On Wall Street, the S&P Retail Index’s 5.4 percent plummet was the ninth steepest drop since the measure of retail stocks was recalibrated in mid-2002 and all nine of the top declines have occurred since the banking world went into crisis mode and credit markets froze in September.
The Dow’s 443.48-point fallback came on top of Wednesday’s 486.01-point drop and served as a reminder that, while credit markets have calmed some, stock markets are still volatile.
Broadline retail stocks posting declines included The Bon-Ton Stores Inc., down 14.9 percent to $2; Gottschalks Inc., 9.4 percent to 87 cents; Sears Holdings Corp., 6.1 percent to $51.57; Dillard’s Inc., 5.6 percent to $4.71; Nordstrom, 4.9 percent to $15.23, and Macy’s, 3.8 percent to $10.44.

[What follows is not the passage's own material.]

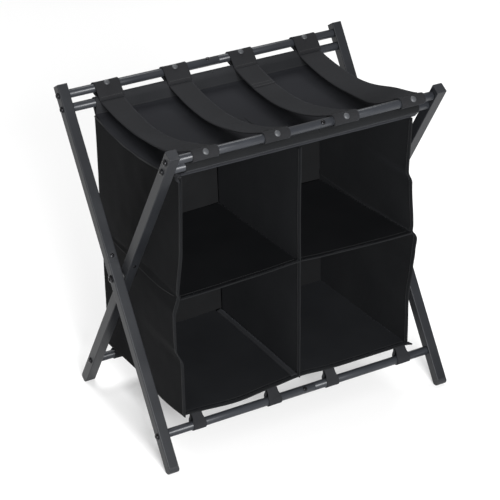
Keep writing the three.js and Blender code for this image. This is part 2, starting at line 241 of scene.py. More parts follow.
RIVET_METAL = coated(
    "gunmetal",
    (0.026, 0.028, 0.031),
    (0.038, 0.040, 0.044),
    roughness=0.52,
    metallic=0.15,
    grain=900.0,
    relief=0.00008,
)
CLOTH = woven(
    "black_cloth",
    (0.0040, 0.0041, 0.0044),
    (0.0060, 0.0062, 0.0066),
    thread=CLOTH_THREAD,
    rib=CLOTH_THREAD,
    roughness=0.8,
    sheen=0.02,
    relief=0.00009,
)
# Painted light: a lighter copy of the black cloth for the roof, which the light from above falls on; the
# roof is the same fabric as the walls.
LIT_ROOF_CLOTH = woven(
    "roof_cloth",
    (0.0080, 0.0083, 0.0099),
    (0.0110, 0.0114, 0.0134),
    thread=CLOTH_THREAD,
    rib=CLOTH_THREAD,
    roughness=0.8,
    sheen=0.025,
    relief=0.00009,
)
BOARD_CLOTH = woven(
    "board_cloth",
    (0.0050, 0.0053, 0.0060),
    (0.0072, 0.0076, 0.0085),
    thread=CLOTH_THREAD,
    rib=CLOTH_THREAD,
    roughness=0.75,
    sheen=0.02,
    relief=0.00007,
)
HEM_CLOTH = woven(
    "hem_cloth",
    (0.0090, 0.0094, 0.0104),
    (0.0150, 0.0155, 0.0170),
    thread=CLOTH_THREAD,
    rib=CLOTH_THREAD,
    roughness=0.78,
    sheen=0.03,
    relief=0.00022,
)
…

Among the off-pricers, TJX fell 7.6 percent to $24.01 as Ross Stores dropped 1.8 percent to $29.45.
Specialty stores were also held accountable for poor sales results and profit warnings. Those posting stock declines for the day included AnnTaylor Stores Corp., which fell 25.7 percent to $8.93 after revealing plans to streamline its operations further; Mothers Work Inc., down 10.5 percent to $8.25; Limited Brands Inc., 9.6 percent to $10.41; Urban Outfitters, 9.3 percent to $18.25; J. Crew Group Inc., 8.1 percent to $16.34; Aéropostale, 6.2 percent to $20.80; Gap, 3 percent to $12.46, and Pacific Sunwear of California Inc., 1.3 percent to $3.14.
Weakness at the stores is rippling to their suppliers, who are also getting punished by investors.
Warnaco Group Inc.’s shares fell 30.6 percent to $17.80 after the firm reduced earnings expectations for the year. Other vendors posting lesser declines included Phillips-Van Heusen Corp., down 13.9 percent to $19.94; Coach Inc., 10.9 percent to $17.35; Jones Apparel Group Inc., 8.8 percent to $8.86; VF Corp., 5.8 percent to $51.47; G-III Apparel Group Ltd., 5.6 percent to $12.36, and Liz Claiborne Inc., 5 percent to $6.70.
And the market’s pain might not be over for the week. The Labor Department is set to release information on October payrolls and the unemployment rate before the market opens today. Economists expect job losses to continue for the 10th straight month.